Preheat & Prepare: Adjust your oven rack to the middle position and preheat to 350°F (175°C). Grease a loaf pan (approx. 7.5 x 3.5 inches ideal, or shape loaf within a standard 8.5 x 4.5 inch pan) or line it thoroughly with parchment paper.
Mix Dry Ingredients: In a medium-large bowl, combine the golden flaxseed meal, psyllium husk powder, baking powder, baking soda, and salt. Whisk well to break up any lumps and ensure even distribution.
Combine Wet & Dry: Add the apple cider vinegar and warm water to the dry mixture. Stir vigorously with a spoon or spatula just until the ingredients come together into a sticky, uniform dough (about 20-30 seconds). Do not overmix.

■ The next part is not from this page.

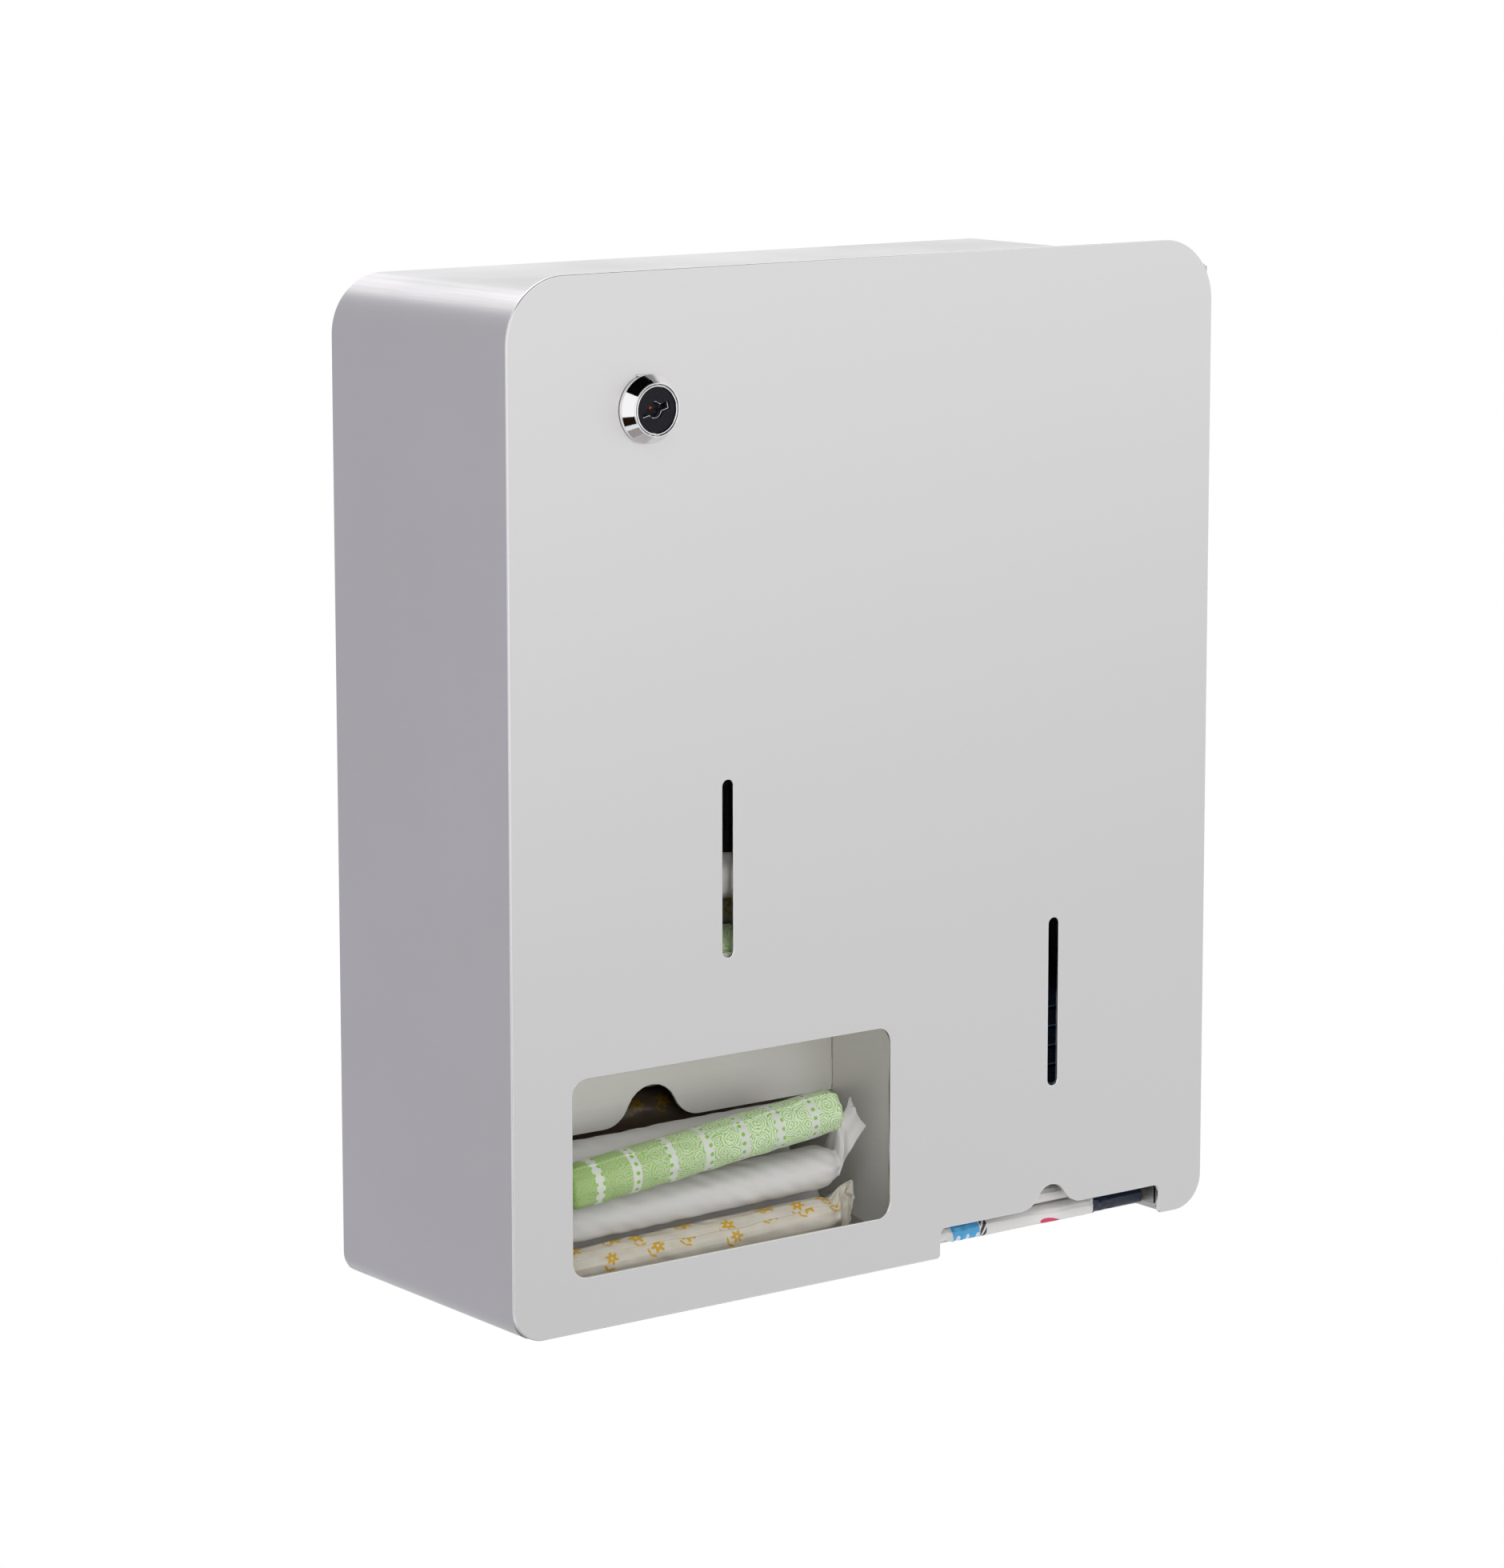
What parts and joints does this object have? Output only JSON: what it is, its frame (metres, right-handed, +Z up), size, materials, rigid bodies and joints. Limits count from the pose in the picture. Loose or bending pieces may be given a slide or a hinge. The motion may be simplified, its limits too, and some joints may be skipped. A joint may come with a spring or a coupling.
{
  "type": "tampon and pad dispenser",
  "caption": "Wall-mounted sheet-steel dispenser with a hinged, locked front plate, a window for tampons, a notch for pads and viewing slots.",
  "frame": {"origin": "the wall face of the back panel, on the centre lines of the front plate", "axes": "+Z up, +X to the right seen from the front, +Y into the wall, so the front plate faces -Y"},
  "size_m": [0.3, 0.1116, 0.35],
  "materials": {
    "satin_stainless": "satin",
    "zinc_plated_steel": "zinc-plated",
    "lock_chrome": "polished",
    "lock_black": "gloss",
    "pad_wrapper": "soft film",
    "green_wrapper": "printed paper",
    "white_wrapper": "paper",
    "floral_wrapper": "printed translucent film"
  },
  "bodies": {
    "case": {"case_wrap": "satin_stainless", "back_panel": "satin_stainless", "bottom_panel": "satin_stainless", "tampon_left_plate": "satin_stainless", "tampon_right_plate": "satin_stainless", "tampon_baffle": "satin_stainless", "tray_floor": "satin_stainless", "pad_left_plate": "satin_stainless", "pad_right_plate": "satin_stainless", "lock_strike": "satin_stainless", "hinge_case_leaf": "satin_stainless", "hinge_pin": "satin_stainless", "hinge_rivet_1": "satin_stainless", "hinge_rivet_2": "satin_stainless", "hinge_rivet_3": "satin_stainless", "pad_02": "pad_wrapper", "pad_03": "pad_wrapper", "pad_04": "pad_wrapper", "pad_05": "pad_wrapper", "pad_06": "pad_wrapper", "pad_07": "pad_wrapper", "pad_08": "pad_wrapper", "pad_09": "pad_wrapper", "pad_10": "pad_wrapper", "pad_11": "pad_wrapper", "pad_12": "pad_wrapper", "tampon_01": "floral_wrapper", "tampon_02": "white_wrapper", "tampon_03": "white_wrapper", "tampon_04": "white_wrapper", "tampon_05": "white_wrapper", "tampon_06": "white_wrapper", "tampon_07": "white_wrapper", "tampon_08": "white_wrapper", "tampon_09": "white_wrapper", "tampon_11": "white_wrapper", "tampon_12": "white_wrapper", "tampon_13": "white_wrapper", "tampon_14": "white_wrapper", "tampon_15": "white_wrapper", "tampon_16": "white_wrapper"},
    "door": {"door_panel": "satin_stainless", "hinge_door_leaf": "satin_stainless", "hinge_nut_1": "zinc_plated_steel", "hinge_nut_2": "zinc_plated_steel", "hinge_nut_3": "zinc_plated_steel", "lock_housing": "lock_chrome", "lock_nut": "zinc_plated_steel"},
    "lock plug": {"lock_plug": "lock_chrome", "lock_disc": "lock_black", "lock_cam": "zinc_plated_steel", "lock_washer": "zinc_plated_steel", "lock_screw": "zinc_plated_steel"},
    "bottom pad": {"pad_01": "pad_wrapper"},
    "front tampon": {"tampon_10": "green_wrapper"}
  },
  "joints": [
    {"name": "door_hinge", "type": "hinge", "parent": "case", "child": "door", "pos_m": [0.1481, -0.1025, 0], "axis": [0, 0, 1], "range_deg": [0, 150]},
    {"name": "lock_turn", "type": "hinge", "parent": "door", "child": "lock plug", "pos_m": [-0.095, -0.1058, 0.13], "axis": [0, 1, 0], "range_deg": [0, 90]},
    {"name": "pad_pull", "type": "slide", "parent": "case", "child": "bottom pad", "axis": [0, -1, 0], "range_m": [0, 0.105]},
    {"name": "tampon_pull", "type": "slide", "parent": "case", "child": "front tampon", "axis": [0, -1, 0], "range_m": [0, 0.06]}
  ]
}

Shape the Loaf: Using slightly wet hands to prevent sticking, quickly gather the dough and form it into a loaf shape with a smooth top.
Pan & Top: Gently place the shaped dough into the prepared loaf pan. If using the seed topping, lightly mist the surface of the dough with water and sprinkle the seeds evenly over the top. Press them down gently to help them stick.
Bake Promptly: Transfer the loaf pan to the preheated oven immediately to maximize the leavening effect.
Baking Duration: Bake for 55 to 65 minutes. The bread is done when the crust is a deep golden brown, it sounds hollow when tapped on the bottom, and a skewer inserted into the center comes out clean.
Cool Completely: Remove the bread from the oven and let it cool in the pan on a wire rack for 10 minutes. Then, carefully remove the loaf from the pan and let it cool completely on the wire rack before slicing. This step is essential for the best texture.
Storage: Store cooled bread in an airtight container in the refrigerator for up to 7 days. For longer storage, slice the loaf before freezing in an airtight container or freezer bag for up to 3 months.